Kristel (kristelh) | 5135 comments Mod
7. How would you describe Mary Oates: is she really merely "good" and "dull" [p. 212] as her sister sees her? Just how astute is she about her husband? From the time of Lizzie's fatal illness, Mary begins to hate her husband, and this hatred eventually "would penetrate the deepest reaches of her soul and make her into the slow and famously dim-witted creature who was commonly thought not to understand half of what her famous husband said" [p. 342]. This sentence implies that earlier, she was neither slow nor dim-witted. What do you think?


message 2: by Diane (last edited Jan 04, 2017 07:59AM) (new)

Diane  | 2044 comments Mary was not that naive or dim-witted at the beginning of the book . She eventually put two and two together and figured out what was going on between her sister and her husband.

I think the combination of guilt, betrayal, and resentment changed her.
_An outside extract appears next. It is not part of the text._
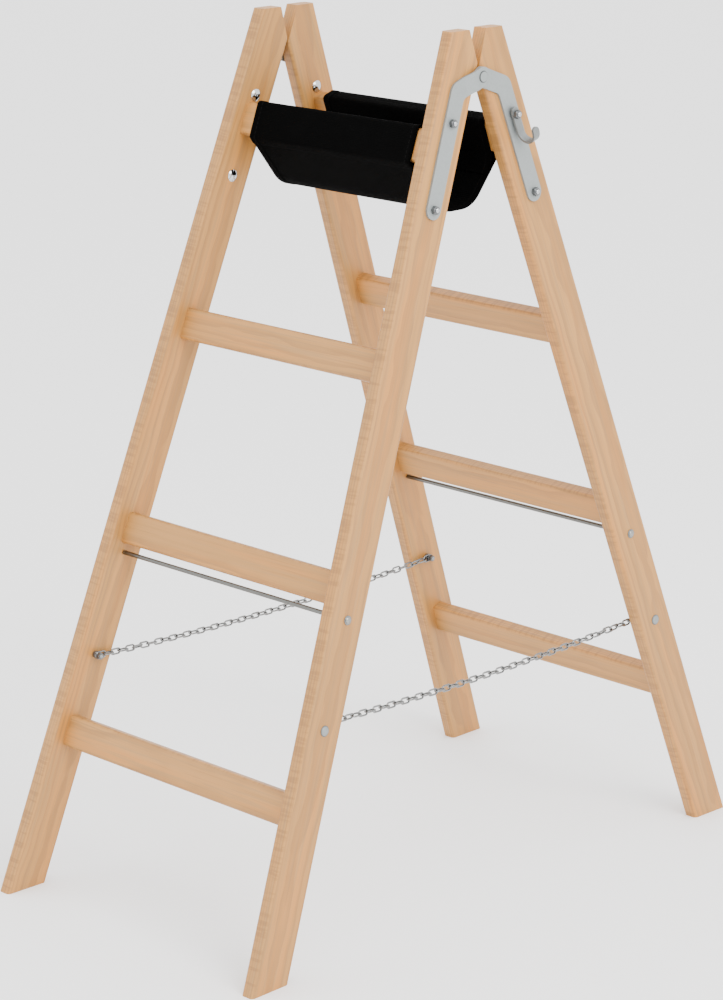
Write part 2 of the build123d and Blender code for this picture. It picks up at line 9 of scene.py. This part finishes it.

Her personality change was perhaps a coping mechanism that allowed her to continue living with a man she despised and live with the pain of her sister's death.


message 3: by [deleted user] (new)

I read it another way I read it as she deliberately become dull witted and pretended not to understand him as a way to punish him for what had happened.


message 4: by Patrick (new)

Patrick Robitaille | 1606 comments Mod
I agree with Diane. She was no fool, that Mary.


message 5: by Pip (new)

Pip | 1822 comments And was this a commentary on Dickens' wife, who eventually left him? She had a sister, living in the same household, who died aged 17. She had another sister, whom rumours linked to Dickens, too. So was Mary more of Dickens wife, than, perhaps, Oates was of Dickens?